Nous avons cependant le sentiment que les autorités ne passeront pas beaucoup de temps à chercher pourquoi leur modèle de relance ne fonctionne pas. C’est la seule mélodie qu’elles connaissent : tandis qu’elle échoue, les autorités continueront simplement de chanter — mais plus fort.

Comment ? En court-circuitant les banques, elles mettront leur argent imprimé directement entre les mains des personnes dont elles ont besoin d’acheter les votes. Ce genre d’impression monétaire flagrante devient intellectuellement respectable, comme une sorte de solution finale au problème de la demande.
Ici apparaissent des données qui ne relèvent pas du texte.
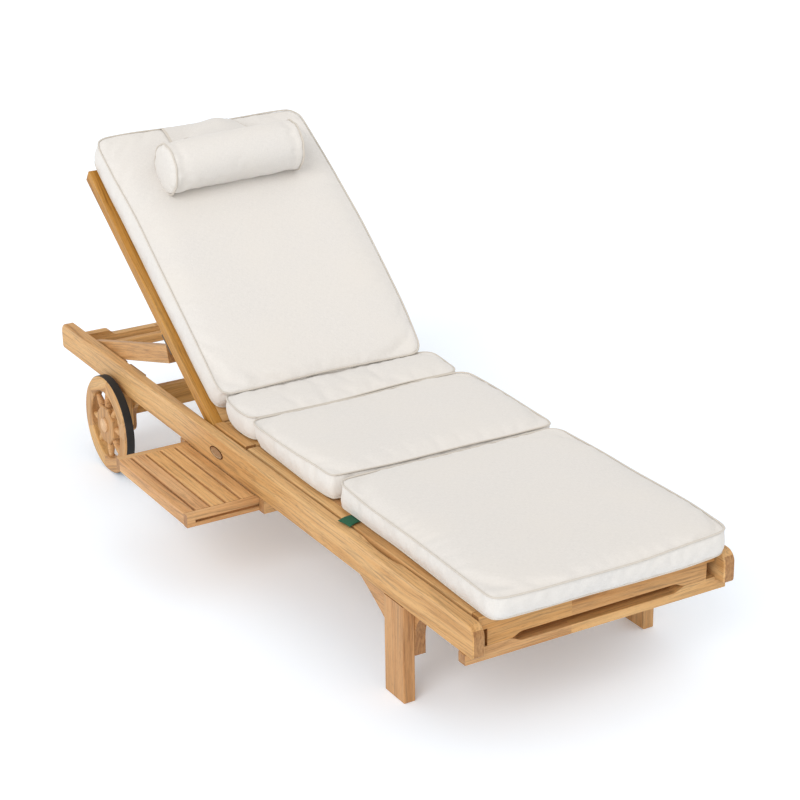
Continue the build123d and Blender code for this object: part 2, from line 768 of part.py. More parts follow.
# Butt hinges: leaves and knuckles, the pin fixed in the knee section's half
knuckle = hinge_length / knuckle_count
plate_top = slat_low - joint_gap
plate_base = plate_top - hinge_plate
for name, way, turns in (("hinge_knee_half", 1, (-1, 1)), ("hinge_foot_half", -1, (0,))):
    with BuildPart() as half:
        for place in [share * stile_inner for share in hinge_place_shares]:
            with BuildSketch(Plane.XY.offset(plate_base)):
                with Locations((place, hinge_y + way * (hinge_plate_start + hinge_leaf) / 2)):
                    Rectangle(hinge_length, hinge_leaf - hinge_plate_start)
                for turn in turns:
                    with Locations((place + turn * knuckle, hinge_y + way * hinge_plate_start / 2)):
                        Rectangle(knuckle - 2 * knuckle_gap, hinge_plate_start)
            extrude(amount=hinge_plate)
            for turn in turns:
                with BuildSketch(Plane.YZ.offset(place + turn * knuckle - knuckle / 2 + knuckle_gap)):
                    with Locations((hinge_y, hinge_z)):
                        Circle(hinge_barrel)
                extrude(amount=knuckle - 2 * knuckle_gap)
            with BuildSketch(Plane.YZ.offset(place - hinge_length / 2)):
                with Locations((hinge_y, hinge_z)):
                    Circle(hinge_pin if way > 0 else hinge_pin + running_clearance)
            extrude(amount=hinge_length, mode=Mode.ADD if way > 0 else Mode.SUBTRACT)
    keep(name, half.part)

# Prop under the knee section: arms with pins and a round bar; it stands on small racks beside the ledgers
knee_fall = knee_pivot_z - knee_hinge_z
knee_slope = knee_fall / knee_prop_reach
knee_bar_y = knee_hinge_y - knee_prop_reach
knee_bar_z = knee_hinge_z - knee_fall
knee_arm_length = hypot(knee_prop_reach, knee_fall)
knee_tilt = Axis((0, knee_hinge_y, knee_hinge_z), (1, 0, 0))
with BuildPart() as knee_prop:
    for way in (-1, 1):
        near = knee_arm_x - knee_arm_width / 2
        with BuildSketch(Plane.YZ.offset(way * near)):
            with Locations((knee_hinge_y - knee_arm_length / 2, knee_hinge_z)):
                SlotCenterToCenter(knee_arm_length, knee_arm_height)
            with Locations((knee_hinge_y - knee_arm_length, knee_hinge_z)):
                Circle(knee_bar_radius + fit_clearance, mode=Mode.SUBTRACT)
        extrude(amount=way * knee_arm_width)
        with BuildSketch(Plane.YZ.offset(way * cleat_inner)):
            with Locations((knee_hinge_y, knee_hinge_z)):
                Circle(knee_pin_radius)
        extrude(amount=way * (near - cleat_inner))
    with BuildSketch(Plane.YZ.offset(-knee_bar_half)):
        with Locations((knee_hinge_y - knee_arm_length, knee_hinge_z)):
            Circle(knee_bar_radius)
    extrude(amount=2 * knee_bar_half)
keep("knee_prop", knee_prop.part.rotate(knee_tilt, degrees(atan2(knee_fall, knee_prop_reach))))


def knee_bar_place(angle):
    """Where the knee prop's bar stands along the lounger for a raised angle of the knee section."""
    return knee_pivot_y - 2 * knee_prop_reach * cos(radians(angle))


def knee_rack_line(y):
    """Height of the knee rack's top at a place along the lounger."""
    drop = knee_bar_radius * sqrt(1 + knee_slope**2) + joint_gap
    return knee_bar_z + (y - knee_bar_y) * knee_slope - drop


with BuildPart() as ledger:
    ledger_y = (foot_back_y + joint_gap, ledger_head_y)
    add(plank((-rail_inner, -ledger_inner), ledger_y, (rail_underside, ledger_top)))
    with BuildSketch(Plane.YZ.offset(joint_gap - ledger_inner)):
        with BuildLine():
            Polyline(
                (knee_rack_foot_y, rail_underside),
                (knee_rack_head_y, rail_underside),
                (knee_rack_head_y, knee_rack_line(knee_rack_head_y)),
                (knee_rack_foot_y, knee_rack_line(knee_rack_foot_y)),
                close=True,
            )
        make_face()
        notch_places = [knee_bar_place(angle) for angle in knee_notch_angles]
        with Locations(*[(y, knee_rack_line(y)) for y in notch_places]):
            Circle(knee_notch_radius, mode=Mode.SUBTRACT)
    extrude(amount=knee_rack_width)
both_sides("ledger", ledger.part)

# Side tray, grooved along both ends, and the two runners whose tongues carry it
tray_low = tray_top - tray_thickness
tray_inner_x = tray_outer_x + tray_width
tray_head_y = tray_foot_y + tray_length
tongue_top = tongue_low + tongue_height
for name, face, way in (("tray_end_foot", tray_foot_y, 1), ("tray_end_head", tray_head_y, -1)):
    with BuildPart() as tray_end_board:
        add(
            plank(
                (tray_outer_x, tray_inner_x),
                (min(face, face + way * tray_end), max(face, face + way * tray_end)),
                (tray_low, tray_top),
            )
        )
        with BuildSketch(Plane.XZ.offset(-face)):
            groove_start = tray_outer_x + groove_blind
            with Locations(
                ((groove_start + tray_inner_x + overrun) / 2, (tongue_low + tongue_top) / 2)
            ):
                Rectangle(
                    tray_inner_x + overrun - groove_start, tongue_height + 2 * groove_clearance
                )
        extrude(amount=-way * (tongue_depth + runner_gap), mode=Mode.SUBTRACT)
    keep(name, tray_end_board.part)
tray_run = (tray_foot_y + tray_end, tray_head_y - tray_end)
tray_field = (tray_outer_x + tray_outer_stile, tray_inner_x - tray_outer_stile)
tray_slat = (tray_field[1] - tray_field[0] - tray_slat_gap * (tray_slat_count + 1)) / tray_slat_count
with BuildPart() as tray_boards:
    add(plank((tray_outer_x, tray_field[0]), tray_run, (tray_low, tray_top)))
    add(plank((tray_field[1], tray_inner_x), tray_run, (tray_low, tray_top)))
    for i in range(tray_slat_count):
        start = tray_field[0] + tray_slat_gap + i * (tray_slat + tray_slat_gap)
        add(plank((start, start + tray_slat), tray_run, (tray_top - tray_slat_thickness, tray_top)))
keep("tray_boards", tray_boards.part)
for name, face, way in (
    ("tray_runner_foot", tray_foot_y - runner_gap, -1),
    ("tray_runner_head", tray_head_y + runner_gap, 1),
):
    with BuildPart() as runner:
        add(
            plank(
                (-leg_outer, leg_outer),
                (min(face, face + way * runner_width), max(face, face + way * runner_width)),
                (runner_low, rail_underside),
            )
        )
        with BuildSketch(Plane.XY.offset(tongue_low)):
            with Locations(((rail_inner - leg_outer + tongue_start) / 2, face - way * tongue_depth / 2)):
                Rectangle(rail_inner + leg_outer - tongue_start, tongue_depth)
        extrude(amount=tongue_height)
    keep(name, runner.part)


# Cushions: piped edges stand out, the sides between them are drawn in, the top is crowned
def cushion(span, foot_lean=0, head_lean=0, thickness=cushion_thickness, skew=0, trim=0):
    """A stuffed cushion on the level deck: its ends lean in, its top sits aside, its right edge is trimmed."""
    softness = min(cushion_thickness, (span[1] - span[0]) * cushion_slim_share)
    with BuildPart() as body:
        for i in range(len(cushion_height_shares)):
            share = cushion_height_shares[i]
            inset = cushion_inset_shares[i] * softness
            low = span[0] + inset + foot_lean * share
            high = span[1] - inset - head_lean * share
            height = deck_top + joint_gap + share * thickness
            radius = cushion_corner if inset < cushion_corner / 2 else cushion_corner_crown
            with BuildSketch(Plane.XY.offset(height)):
                with Locations((cushion_shift + skew * share - trim / 2, (low + high) / 2)):
                    RectangleRounded(2 * (cushion_half_width - inset) - trim, high - low, radius)
        loft(ruled=True)
    return body.part


keep("hip_cushion", cushion(hip_cushion_span, foot_lean=seam_lean))
keep("knee_cushion", cushion(knee_cushion_span, head_lean=-seam_lean))
foot_span = (foot_face_y - foot_cushion_overhang, foot_cushion_head_y)
rail_trim = cushion_shift + cushion_half_width - (rail_inner - joint_gap)
keep("foot_cushion", cushion(foot_span, trim=rail_trim))
back_span = (back_pivot_y + back_cushion_start, back_top_y + back_cushion_overhang)
back_form = cushion(back_span, thickness=back_cushion_thickness, skew=back_cushion_skew)
keep("back_cushion", back_form.rotate(back_axis, back_rest_angle))

# Headrest roll, flattened where it lies on the back cushion, and its flap over the cushion's head end
roll_y = back_top_y - bolster_below_top
roll_z = deck_top + bolster_bed
crown_z = deck_top + 2 * joint_gap + cushion_height_shares[-1] * back_cushion_thickness
with BuildPart() as roll:
    with BuildSketch(Plane.XY.offset(roll_z)):
        with BuildLine():
            end = bolster_half_length - bolster_crown
            side = bolster_radius - bolster_edge
            Polyline(
                (bolster_shift - bolster_half_length, roll_y),
                (bolster_shift - bolster_half_length, roll_y + side / 2),
                (bolster_shift - end, roll_y + side),
            )
            Line((bolster_shift - end, roll_y + side), (bolster_shift - end + bolster_edge, roll_y + bolster_radius))
            Line(
                (bolster_shift - end + bolster_edge, roll_y + bolster_radius),
                (bolster_shift + end - bolster_edge, roll_y + bolster_radius),
            )
            Line((bolster_shift + end - bolster_edge, roll_y + bolster_radius), (bolster_shift + end, roll_y + side))
            Polyline(
                (bolster_shift + end, roll_y + side),
                (bolster_shift + bolster_half_length, roll_y + side / 2),
                (bolster_shift + bolster_half_length, roll_y),
            )
            Line((bolster_shift + bolster_half_length, roll_y), (bolster_shift - bolster_half_length, roll_y))
        make_face()
    revolve(axis=Axis((0, roll_y, roll_z), (1, 0, 0)))
    with BuildSketch(Plane.XY.offset(crown_z)):
        with Locations((bolster_shift, roll_y)):
            Rectangle(2 * (bolster_half_length + overrun), 2 * (bolster_radius + overrun))
    extrude(amount=-bolster_radius, mode=Mode.SUBTRACT)
keep("headrest_roll", roll.part.rotate(back_axis, back_rest_angle))


def strip(points, thickness):
    """The outline of a sheet of even thickness whose inner face follows a line of points."""
    outer = []
    for i in range(len(points)):
        before = points[max(i - 1, 0)]
        after = points[min(i + 1, len(points) - 1)]
        here = points[i]
        normals = []
        for start, end in ((before, here), (here, after)):
            run = hypot(end[0] - start[0], end[1] - start[1])
            if run > 0:
                normals.append(((start[1] - end[1]) / run, (end[0] - start[0]) / run))
        first, last = normals[0], normals[-1]
        scale = thickness / (1 + first[0] * last[0] + first[1] * last[1])
        outer.append((here[0] + scale * (first[0] + last[0]), here[1] + scale * (first[1] + last[1])))
    return list(points) + outer[::-1]


edge_y = back_span[1]
edge_z = deck_top + joint_gap + back_cushion_thickness
corner_y = edge_y - cushion_inset_shares[0] * cushion_thickness + joint_gap
seam_angle = radians(flap_start_angle)
seam_reach = bolster_radius + joint_gap
flap_line = [
    (roll_y + seam_reach * cos(seam_angle), roll_z + seam_reach * sin(seam_angle)),
    (corner_y, edge_z + 2 * joint_gap),
    (edge_y + joint_gap, edge_z - back_cushion_thickness * (1 - cushion_height_shares[-4])),
    (edge_y + joint_gap, edge_z - flap_hang),
]
with BuildPart() as flap:
    with BuildSketch(Plane.YZ.offset(flap_shift - flap_half_width)):
        with BuildLine():
            Polyline(*strip(flap_line[::-1], -flap_thickness), close=True)
        make_face()
    extrude(amount=2 * flap_half_width)
keep("headrest_flap", flap.part.rotate(back_axis, back_rest_angle))

# Stand everything on the floor with the whole set centred over the origin, then write the files
boxes = [part.bounding_box() for part in pieces.values()]
shift = (
    -(min(box.min.X for box in boxes) + max(box.max.X for box in boxes)) / 2,
    -(min(box.min.Y for box in boxes) + max(box.max.Y for box in boxes)) / 2,
    -min(box.min.Z for box in boxes),
)
os.makedirs("parts", exist_ok=True)
for name, part in pieces.items():
    placed = part.moved(Location(shift))
    placed.label = name
    export_step(placed, "parts/" + name + ".step")
print("shift", [round(value, 3) for value in shift])
print("prop hinge", round(hinge_y0 + shift[1], 3), round(hinge_z0 + shift[2], 3))
print("pieces", len(pieces))
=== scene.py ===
"""Looks of a teak chaise longue: oiled teak, cream cushions with piping, a headrest roll, pale floor."""
import math
import bpy
import numpy as np
from mathutils import Matrix, Vector, noise


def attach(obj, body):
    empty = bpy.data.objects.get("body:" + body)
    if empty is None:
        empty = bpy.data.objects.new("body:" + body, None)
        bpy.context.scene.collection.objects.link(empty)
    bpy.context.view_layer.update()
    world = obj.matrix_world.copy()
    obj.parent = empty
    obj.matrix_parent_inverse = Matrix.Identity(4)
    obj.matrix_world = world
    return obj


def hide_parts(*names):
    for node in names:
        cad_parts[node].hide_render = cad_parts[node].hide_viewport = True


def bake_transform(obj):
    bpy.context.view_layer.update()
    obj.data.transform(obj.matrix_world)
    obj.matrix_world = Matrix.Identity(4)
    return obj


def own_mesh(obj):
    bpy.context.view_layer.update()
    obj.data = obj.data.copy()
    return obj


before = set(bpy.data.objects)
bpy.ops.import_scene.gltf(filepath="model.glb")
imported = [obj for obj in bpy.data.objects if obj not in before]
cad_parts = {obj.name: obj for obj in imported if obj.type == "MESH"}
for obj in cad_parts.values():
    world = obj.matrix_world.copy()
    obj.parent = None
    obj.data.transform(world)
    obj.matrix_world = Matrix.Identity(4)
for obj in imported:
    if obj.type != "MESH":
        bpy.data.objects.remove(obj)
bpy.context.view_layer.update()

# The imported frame's coordinates are the drawing's own plus this shift
SX, SY = 0.0672, 0.0065
# Line that the back turns about, and the angle it stands at when at rest
PIVOT = Vector((SX, 0.1736 + SY, 0.2745))
TILT = math.radians(34.35)
BACK = Matrix.Translation(PIVOT) @ Matrix.Rotation(TILT, 4, "X") @ Matrix.Translation(-PIVOT)
LEVEL = Matrix.Identity(4)
# Pin of the prop arms, and how far the arms lean
PROP_PIN = Vector((SX, 0.4215 + SY, 0.3761))
ARM_LEAN = math.radians(15.97)
# Wheel centres, seen from the side
WHEEL = (0.658 + SY, 0.1248)
# Brackets lie nearer to the middle plane than this, legs further out
LEG_INNER = 0.2849
# The axle's wooden plugs lie further out than this
PLUG_INNER = 0.3465
# Height of the deck under the seat cushions
DECK = 0.2903


def linear(rgb):
    """Linear colour from 0-255 screen values."""
    out = []
    for c in rgb:
        c /= 255.0
        out.append(c / 12.92 if c <= 0.04045 else ((c + 0.055) / 1.055) ** 2.4)
    return (*out, 1.0)


def darker(color, share):
    """A linear colour at a share of its brightness."""
    return tuple(c * share for c in color[:3]) + (1.0,)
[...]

Martin Wolf, éditorialiste influent du Financial Times, l’a déjà suggéré publiquement. Et voilà qu’arrive un article dans le magazine Foreign Affairs : "Imprimer moins et transférer plus : pourquoi les banques centrales devraient donner l’argent directement aux gens".

Reconnaissant que le QE et les politiques à taux zéro n’enregistrent pas des performances éblouissantes, l’establishment se met à des mesures inflationnistes plus directes. L’article explique :

"Il est donc largement le temps, pour les décideurs américains — et pour leurs homologues dans d’autres pays développés — de réfléchir à une version du largage par hélicoptère proposé par Friedman… Une grande partie du secteur privé ne veut pas contracter d’autres prêts ; les gens pensent que leurs niveaux de dette sont déjà trop élevés. Ce sont des nouvelles particulièrement mauvaises pour les banquiers centraux : lorsque les ménages et les entreprises refusent d’augmenter rapidement leurs emprunts, la politique monétaire ne peut pas faire grand’chose pour accroître leurs dépenses… Les gouvernements doivent mieux faire. Au lieu d’essayer d’aiguillonner les dépenses du secteur public grâce à des rachats d’actifs ou des changements de taux, les banques centrales comme la Fed devraient distribuer des liquidités directement aux consommateurs"…

Vous détenez encore des obligations souveraines, cher lecteur ? Assurez-vous de vous en débarrasser avant que la musique ne s’arrête.